Portrait of an Artist: Bridget Lanigan

Uncle Fred in Santa Monica / Bridget Lanigan / Digital C-print, 2010 / Collection of the artist
Uncle Fred in Santa Monica / Bridget Lanigan / Digital C-print, 2010 / Collection of the artist

Q: Where are you from, and where do you live now?

A: I was born in Coram, New York; I currently reside in Rhinebeck, New York.

Q: What medium(s) do you work with?

A: I primarily work in photography but have also used video for specific projects.

Q: Tell us about your technique/creative process.

A: I photograph a majority of my work with a medium-format camera. I then scan the film to convert the image to a digital file and work on the photograph in Photoshop. The final image is made into a digital chromogenic print.

My portraits are based on the environment and on objects people surround themselves with every day. I consider these works to go beyond a documentary style and lend themselves to fiction. The images are taken from reality, yet are directed and constructed. I enjoy garish colors, kitschy objects, and elevating everyday situations to a moment worthy of viewing.

Q: What is your background (education, career, etc.), and how does it contribute to your art?

A: I have a BFA in photography from the State University of New York at New Paltz and an MFA in photography from the San Francisco Art Institute. I have worked for commercial and fine art photographers, shooting and editing.

During my studies at SUNY New Paltz, I learned how to refine my photographic skills and explored various concepts and techniques in photography. At SFAI, I was able to continue working and evolve conceptual aspects in my work in an inspiring and unusual environment. I expanded upon my work in portraiture within a school that provided the space and instruction to find my own niche as an artist.

My various careers in the commercial and fine arts realm have further assisted in refining my technical skills and in helping me to develop an awareness of the various business aspects of art and photography.

Q: How did you learn about the Outwin Boochever Portrait Competition?

A: I learned about the competition through an artist/friend who had applied to the competition in the past.

Q: Tell us about the piece you submitted to the competition.

A: The portrait I submitted is of my Uncle Fred on Santa Monica Beach in Los Angeles. He has lived in this particular area for several years. I met up with him one evening for dinner and asked if I could take his picture the following morning.

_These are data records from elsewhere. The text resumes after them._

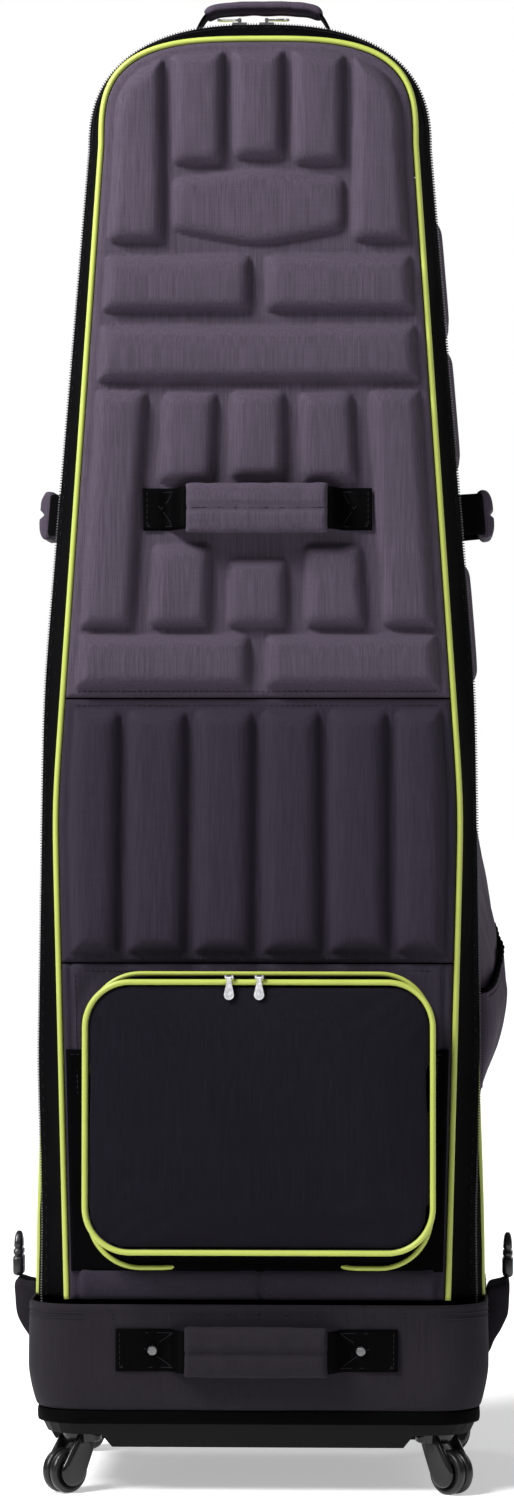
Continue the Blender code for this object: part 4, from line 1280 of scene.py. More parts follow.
@dataclass
class Edging:
    """The bands, zips and piping that run over the case from one foot to the other."""

    count: int = 720
    wall: float = 0.0022
    proud: float = 0.0002
    tucked: tuple[float, float] = (-0.0048, 0.0012)
    bulged: tuple[float, float] = (0.0018, -0.0010)

    def line(
        self, arch: Arch, depth: float, low: float, drape: tuple[float, float] = (0.0, 0.0)
    ) -> tuple[np.ndarray, np.ndarray]:
        """A line over the case at a depth.

        Args:
            arch: Its outline.
            depth: Its depth behind the front face.
            low: The height of its feet.
            drape: How far it bulges near the hem and further up.

        Returns:
            Its points and the directions off the case there.
        """
        path = SHAPE.at(arch.outline(low, self.count), depth)
        along = np.gradient(path, axis=0)
        off = np.cross(along, np.array((0.0, 1.0, 0.0)))
        off /= np.linalg.norm(off, axis=1, keepdims=True)
        if off[0, 0] > 0:
            off = -off
        return path + off * SHAPE.drape(path[:, 2], *drape)[:, None], off

    def band(
        self, name: str, node: str, body: str, front: tuple[object, ...], back: tuple[object, ...], low: float
    ) -> None:
        """A strip of fabric between two lines.

        Args:
            name: Its name.
            node: The CAD node that it stands for.
            body: The body that it rides on.
            front: The outline, depth and drape of its front edge.
            back: The outline, depth and drape of its back edge.
            low: The height of its feet.
        """
        first, off = self.line(front[0], front[1], low, front[2])
        last, _ = self.line(back[0], back[1], low, back[2])
        rows = []
        for share in np.linspace(0, 1, 14):
            sag = 0.0016 * math.sin(share * math.pi)
            rows.append(first + (last - first) * share - off * sag)
        outer = np.array(rows)
        outer += off[None] * (0.00045 * ripple(outer, (0.02, 0.02, 0.03), 5)[..., None] - 0.0002)
        show(solid(name, outer, outer - off[None] * self.wall), name, GUSSET_CLOTH, body, [node])
        lines = []
        for share in (0.14, 0.86):
            path = first + (last - first) * share - off * 0.0007
            lines.append((path, off))
        show(STITCHING.mesh(f"{name}_stitches", lines), f"{name}_stitches", BLACK_THREAD, body)

    def build(self) -> None:
        """Makes the lid's and the shell's bands, zip halves and piping."""
        s = SHAPE
        half = s.chain_width
        self.band(
            "front_gusset_cloth",
            "front_gusset",
            "lid",
            (LID_FACE, s.piping_depth + s.piping_radius + s.gap, (0.0, 0.0)),
            (SHELL, s.zip_depth - s.chain_width - 0.0012, self.tucked),
            s.lid_bottom_z,
        )
        self.band(
            "rear_gusset_cloth",
            "rear_gusset",
            "case",
            (SHELL, s.zip_depth + s.chain_width + 0.0012, self.tucked),
            (SHELL, s.rear_gusset_depth, self.bulged),
            s.skirt_z,
        )
        back = np.array((0.0, 1.0, 0.0))
        for name, body, low, way, start in (
            ("front", "lid", s.lid_bottom_z, back, 0.25),
            ("rear", "case", s.skirt_z, -back, 0.75),
        ):
            path, off = self.line(SHELL, s.zip_depth, low, self.tucked)
            to_seam = np.broadcast_to(way, path.shape)
            seam = path + off * self.proud
            ZipHalf().build(f"{name}_zip", f"{name}_zip_chain", body, seam, off, to_seam, half, start)
        for name, body, arch, depth, low, drape in (
            ("front", "lid", LID_FACE, s.piping_depth, s.lid_bottom_z, (0.0, 0.0)),
            ("rear", "case", SHELL, s.rear_gusset_depth + s.piping_radius + s.gap, 0.166, self.bulged),
        ):
            path, off = self.line(arch, depth, low, drape)
            cord = cord_mesh(f"{name}_piping_cord", path, s.piping_radius, off)
            show(cord, f"{name}_piping_cord", LIME_CORD, body, [f"{name}_piping"])


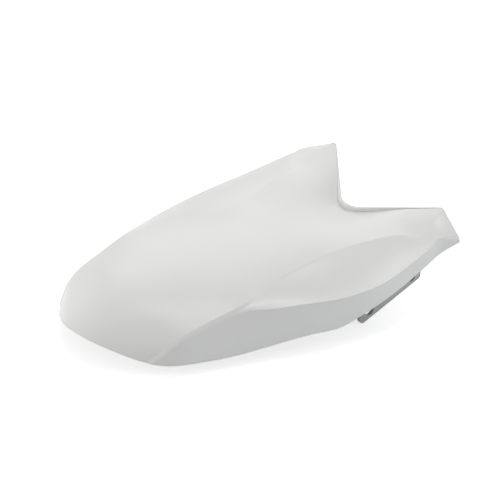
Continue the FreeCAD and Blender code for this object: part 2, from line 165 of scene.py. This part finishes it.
def plate_material():
    material, shader = new_material("grey_painted_steel")
    links = material.node_tree.links
    blotch = noise(material, scale=60.0, detail=5.0, roughness=0.6)
    patches = noise(material, scale=220.0, detail=4.0)
    grain = noise(material, scale=700.0, detail=3.0)
    links.new(mixed_colour(material, blotch, *PLATE_COLOURS), shader.inputs["Base Color"])
    links.new(between(material, patches, *PLATE_ROUGHNESS), shader.inputs["Roughness"])
    shader.inputs["Metallic"].default_value = PLATE_METALLIC
    bump(material, shader, rounded_look(material, PLATE_EDGE), [(grain, 0.25, 0.00008)])
    return material


# Zinc-plated fixings, slightly streaked along the screws.
FIXING_COLOURS = ((0.52, 0.53, 0.55), (0.66, 0.665, 0.68))
FIXING_ROUGHNESS = (0.25, 0.42)
FIXING_METALLIC = 1.0
FIXING_EDGE = 0.0003
ALONG_SCREWS = (1.0, 1.0, 0.15)


def fixing_material():
    material, shader = new_material("zinc_plated_steel")
    links = material.node_tree.links
    streak = noise(material, scale=500.0, detail=3.0, roughness=0.55, stretch=ALONG_SCREWS)
    links.new(mixed_colour(material, streak, *FIXING_COLOURS), shader.inputs["Base Color"])
    links.new(between(material, streak, *FIXING_ROUGHNESS), shader.inputs["Roughness"])
    shader.inputs["Metallic"].default_value = FIXING_METALLIC
    bump(material, shader, rounded_look(material, FIXING_EDGE), [(streak, 0.2, 0.00005)])
    return material


def dress_nodes():
    """Gives each CAD node the material that goes with the first word of its name."""
    looks = {"mudguard": shell_material(), "fork": plate_material(), "screw": fixing_material()}
    for name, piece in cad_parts.items():
        material = looks[name.split("_")[0]]
        piece.data.materials.clear()
        piece.data.materials.append(material)


# A white floor that keeps the shadow, and white beyond it.
FLOOR_SIDE = 6.0
FLOOR_DROP = 0.0002
FLOOR_COLOUR = (0.82, 0.82, 0.82)
FLOOR_GLOW = 0.62
WORLD_LEVEL = 0.47
WHITE = (1.0, 1.0, 1.0)
WARM = (1.0, 0.99, 0.96)
COOL = (0.90, 0.93, 1.0)

# Soft lamps: name, direction from the part, diameter in metres, power in watts, colour.
LAMP_DISTANCE = 2.0
LAMPS = [
    ("top", (-0.20, 0.13, 0.97), 0.9, 5.2, WARM),
    ("front_right", (-0.45, -0.87, 0.21), 0.9, 12.0, WHITE),
    ("rear_left", (0.69, 0.69, 0.21), 0.9, 7.6, COOL),
    ("rear_right", (-0.645, 0.498, 0.57), 1.2, 4.8, WARM),
    ("tail", (0.0, 0.47, 0.88), 0.3, 3.2, WHITE),
]


def seen_rays(nodes, links):
    """1 for the rays that show the background: straight, mirrored or through glass."""
    path = nodes.new("ShaderNodeLightPath")
    total = path.outputs["Is Camera Ray"]
    for kind in ("Is Glossy Ray", "Is Transmission Ray"):
        either = nodes.new("ShaderNodeMath")
        either.operation = "MAXIMUM"
        links.new(total, either.inputs[0])
        links.new(path.outputs[kind], either.inputs[1])
        total = either.outputs["Value"]
    return total


def make_floor():
    """A diffuse floor just below the part, with a glow that only the eye and mirrors see."""
    half = FLOOR_SIDE / 2.0
    mesh = bpy.data.meshes.new("floor")
    corners = [(-half, -half, 0.0), (half, -half, 0.0), (half, half, 0.0), (-half, half, 0.0)]
    mesh.from_pydata(corners, [], [(0, 1, 2, 3)])
    floor = bpy.data.objects.new("floor", mesh)
    floor.location.z = cad_box[0][2] - FLOOR_DROP
    bpy.context.scene.collection.objects.link(floor)
    material = bpy.data.materials.new("pale_floor")
    material.use_nodes = True
    nodes, links = material.node_tree.nodes, material.node_tree.links
    nodes.clear()
    output = nodes.new("ShaderNodeOutputMaterial")
    diffuse = nodes.new("ShaderNodeBsdfDiffuse")
    diffuse.inputs["Color"].default_value = (*FLOOR_COLOUR, 1.0)
    glow = nodes.new("ShaderNodeEmission")
    level = nodes.new("ShaderNodeMath")
    level.operation = "MULTIPLY"
    links.new(seen_rays(nodes, links), level.inputs[0])
    level.inputs[1].default_value = FLOOR_GLOW
    links.new(level.outputs["Value"], glow.inputs["Strength"])
    total = nodes.new("ShaderNodeAddShader")
    links.new(diffuse.outputs["BSDF"], total.inputs[0])
    links.new(glow.outputs["Emission"], total.inputs[1])
    links.new(total.outputs["Shader"], output.inputs["Surface"])
    mesh.materials.append(material)


def make_world():
    """Soft light from all round, seen as plain white."""
    world = bpy.data.worlds.new("studio")
    bpy.context.scene.world = world
    world.use_nodes = True
    nodes, links = world.node_tree.nodes, world.node_tree.links
    nodes.clear()
    output = nodes.new("ShaderNodeOutputWorld")
    soft = nodes.new("ShaderNodeBackground")
    soft.inputs["Color"].default_value = (*WHITE, 1.0)
    soft.inputs["Strength"].default_value = WORLD_LEVEL
    white = nodes.new("ShaderNodeBackground")
    white.inputs["Color"].default_value = (*WHITE, 1.0)
    white.inputs["Strength"].default_value = 1.0
    choose = nodes.new("ShaderNodeMixShader")
    links.new(seen_rays(nodes, links), choose.inputs["Fac"])
    links.new(soft.outputs["Background"], choose.inputs[1])
    links.new(white.outputs["Background"], choose.inputs[2])
    links.new(choose.outputs["Shader"], output.inputs["Surface"])


def soft_lamp(name, direction, diameter, power, colour):
    """A disc of light that faces the part from a direction."""
    data = bpy.data.lights.new(name, "AREA")
    data.shape = "DISK"
    data.size = diameter
    data.energy = power
    data.color = colour
    lamp = bpy.data.objects.new(name, data)
    bpy.context.scene.collection.objects.link(lamp)
    aim = Vector(direction).normalized()
    turn = aim.to_track_quat("Z", "Y").to_matrix().to_4x4()
    lamp.matrix_world = Matrix.Translation(aim * LAMP_DISTANCE) @ turn


make_camera()
dress_nodes()
make_floor()
make_world()
for lamp_row in LAMPS:
    soft_lamp(*lamp_row)
bpy.context.scene.view_settings.view_transform = "Standard"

We met outside of his apartment, and he showed up in a suit with sneakers, which is not unusual for him. The beach was nearby, and I decided it would be the most typical background for a picture in Santa Monica. Yet I knew Uncle Fred’s clothing was distinctive and would set him aside from the other beachgoers.

Having him pose on the ground also added an uncanny element to the image, considering the garments he was wearing that day. I strove to position him similar to a supermodel. I think he deserves to be in the ranks of the best.

Q: Tell us about your larger body of work.

A: My larger body of work is based on portraiture of everyday people in their environments. The images are somewhat documentary in style, yet they are also directed in relation to their presentation and position. My photographs exist as a collaboration between the subject and me. I arrive to the shoot with a loose idea; however, I allow for happenstance with the evolution of the final image.

Q: What are you currently working on?

A: I am currently working on a series of images of nude models. For the current work, the environment remains consistent and monochromatic. (I am shooting the models in the same setting, which consists of a white wall and tile floor.) In these images, the pose is more forced than in prior portraits. In short, I seek to capture the models doing their job and nothing more. They really are “standing in front of the camera.” I believe the nude to be a clichéd topic in art and was curious to see if I could add any other ideas to the conversation.

Q: How has your work changed over time?

A: I think my early work has a dose of humor that my recent work is without. Perhaps I’ve grown a little darker as I get older. Does that happen to everyone?

Q: Tell us about a seminal experience you’ve had as an artist.

A: Randomly finding the book Pleasures and Terrors of Domestic Comfort by Peter Galassi in the SUNY New Paltz library.

Q: Who is your favorite artist?

A: The artist who I have always admired and aspired to would be Rineke Dijkstra. Her portraits, whether photography or video, constantly astound me in that they show people in a way that reveals a uniqueness in their identity, yet also communicates a universal nature.

Q: If you could work with any artist (past or present) who would it be?

A: In this day and age it is difficult to choose only one person, considering the amount of extraordinarily talented artists in the world. One would assume I would choose my favorite artist listed above; however, I’ll try not to do the expected. I would love to work with Werner Herzog. He never denies his ideas, and he believes in them wholeheartedly. I wouldn’t even mind simply fetching him a coffee, or whatever he drinks.

Q: What is your favorite artwork?

A: I have more than one favorite, but I adore The World Won’t Listen by Phil Collins.

Q: What inspires you?

A: Banal acts that happen everyday and my daydreams.